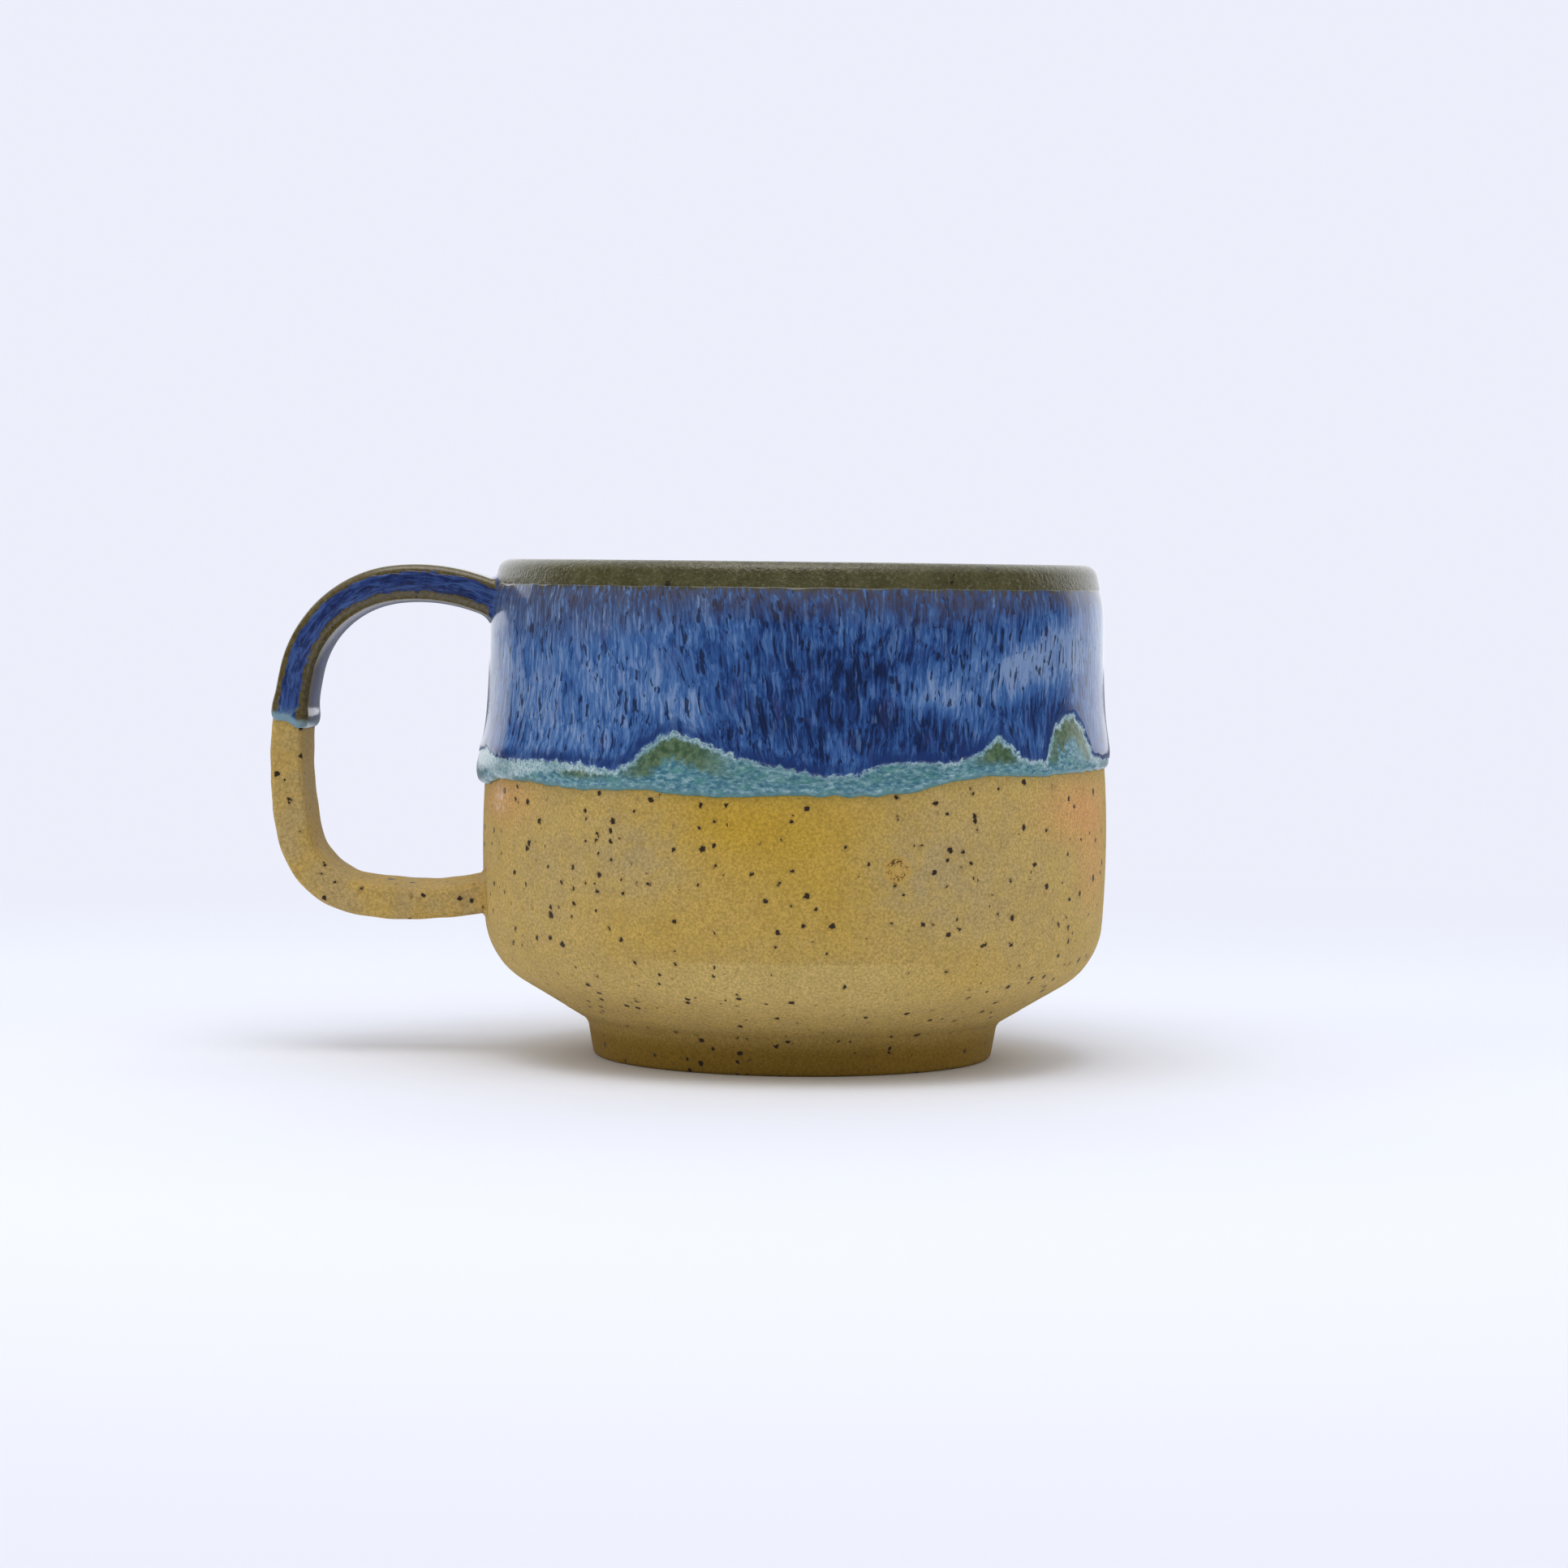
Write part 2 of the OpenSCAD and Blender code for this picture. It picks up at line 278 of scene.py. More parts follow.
def mark(piece, name, values):
    """Stores a value, or a vector, for each point."""
    values = np.asarray(values, np.float32)
    kind, key = ("FLOAT", "value") if values.ndim == 1 else ("FLOAT_VECTOR", "vector")
    piece.data.attributes.new(name, kind, "POINT").data.foreach_set(key, values.ravel())


def finish_piece(piece, node, material, angle):
    start_new()
    piece.select_set(True)
    bpy.context.view_layer.objects.active = piece
    set_mode("EDIT")
    bpy.ops.mesh.select_all(action="SELECT")
    bpy.ops.mesh.normals_make_consistent(inside=False)
    set_mode("OBJECT")
    bpy.ops.object.shade_smooth_by_angle(angle=math.radians(angle))
    piece.data.materials.clear()
    piece.data.materials.append(material)
    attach(piece, "root")
    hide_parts(node)
    return piece


# ---- shader building
def put(tree, kind, inputs=None, **settings):
    """Adds a node. An input is given a value or, with a socket, a link."""
    made = tree.nodes.new(kind)
    for key, value in settings.items():
        setattr(made, key, value)
    for key, value in (inputs or {}).items():
        if isinstance(value, bpy.types.NodeSocket):
            tree.links.new(value, made.inputs[key])
        else:
            made.inputs[key].default_value = value
    return made


def calc(tree, operation, a, b=0.0, c=0.0):
    return put(tree, "ShaderNodeMath", {0: a, 1: b, 2: c}, operation=operation).outputs[0]


def times(tree, a, b):
    return calc(tree, "MULTIPLY", a, b)


def rise(tree, value, low, high, to_low=0.0, to_high=1.0):
    """Value mapped smoothly from low..high to to_low..to_high, and held at both ends."""
    inputs = {"Value": value, "From Min": low, "From Max": high, "To Min": to_low, "To Max": to_high}
    return put(tree, "ShaderNodeMapRange", inputs, clamp=True,
               interpolation_type="SMOOTHSTEP").outputs["Result"]


def blend(tree, share, a, b, mode="MIX"):
    """Colour a changed towards colour b by share."""
    made = put(tree, "ShaderNodeMix", {0: share}, data_type="RGBA", blend_type=mode)
    for socket, colour in zip(made.inputs[6:8], (a, b)):
        if isinstance(colour, bpy.types.NodeSocket):
            tree.links.new(colour, socket)
        else:
            socket.default_value = (*colour, 1)
    return made.outputs[2]


def tint(tree, value, limits, a, b):
    """Colour a changed towards b as value goes from low to high; limits is (low, high[, most])."""
    low, high, *most = limits
    return blend(tree, rise(tree, value, low, high, 0, *most), a, b)


def ramp(tree, value, stops):
    """Colour read off a ramp of (place, colour) stops."""
    made = put(tree, "ShaderNodeValToRGB", {"Fac": value})
    elements = made.color_ramp.elements
    for place, _ in stops[2:]:
        elements.new(place)
    for element, (place, colour) in zip(elements, stops):
        element.position = place
        element.color = (*colour, 1)
    return made.outputs["Color"]


def noise(tree, at, scale, detail=3.0, roughness=0.5):
    inputs = {"Vector": at, "Scale": scale, "Detail": detail, "Roughness": roughness}
    return put(tree, "ShaderNodeTexNoise", inputs).outputs["Fac"]


def vector_calc(tree, operation, a, b=(0, 0, 0)):
    return put(tree, "ShaderNodeVectorMath", {0: a, 1: b}, operation=operation).outputs


def stretched(tree, at, x, y, z):
    return vector_calc(tree, "MULTIPLY", at, (x, y, z))[0]


def pushed(tree, at, scale, reach):
    """Place pushed about by a slow noise, by up to half the reach (x, y, z)."""
    slow = put(tree, "ShaderNodeTexNoise", {"Vector": at, "Scale": scale, "Detail": 2.0})
    shift = vector_calc(tree, "SUBTRACT", slow.outputs["Color"], (0.5, 0.5, 0.5))[0]
    return vector_calc(tree, "ADD", at, stretched(tree, shift, *reach))[0]


def attribute(tree, name, vector=False):
    made = put(tree, "ShaderNodeAttribute", attribute_name=name)
    return made.outputs["Vector" if vector else "Fac"]


def place_mm(tree):
    """Object coordinates in millimetres."""
    at = put(tree, "ShaderNodeTexCoord").outputs["Object"]
    return stretched(tree, at, 1000, 1000, 1000)


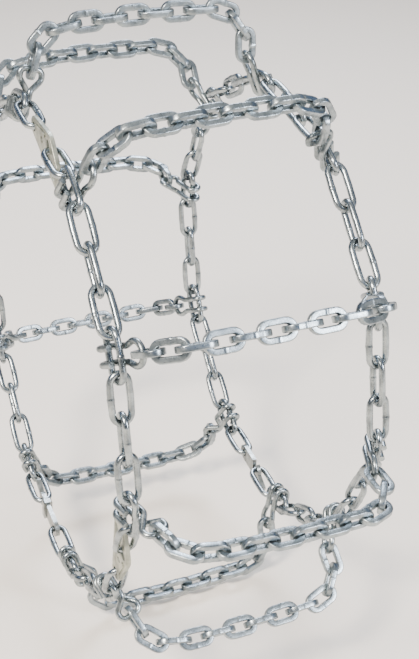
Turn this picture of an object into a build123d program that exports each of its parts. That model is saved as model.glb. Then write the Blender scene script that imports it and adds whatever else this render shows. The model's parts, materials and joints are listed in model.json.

○ ○ ○ ○ ○ ○ ○

*Challenge*
Pick out the lines that contain "else" and copy them.

*Worked solution*
    kind, key = ("FLOAT", "value") if values.ndim == 1 else ("FLOAT_VECTOR", "vector")
        else:
        else:
    return made.outputs["Vector" if vector else "Fac"]
Turn this picture of an object into a build123d program that exports each of its parts. That model is saved as model.glb. Then write the Blender scene script that imports it and adds whatever else this render shows. The model's parts, materials and joints are listed in model.json.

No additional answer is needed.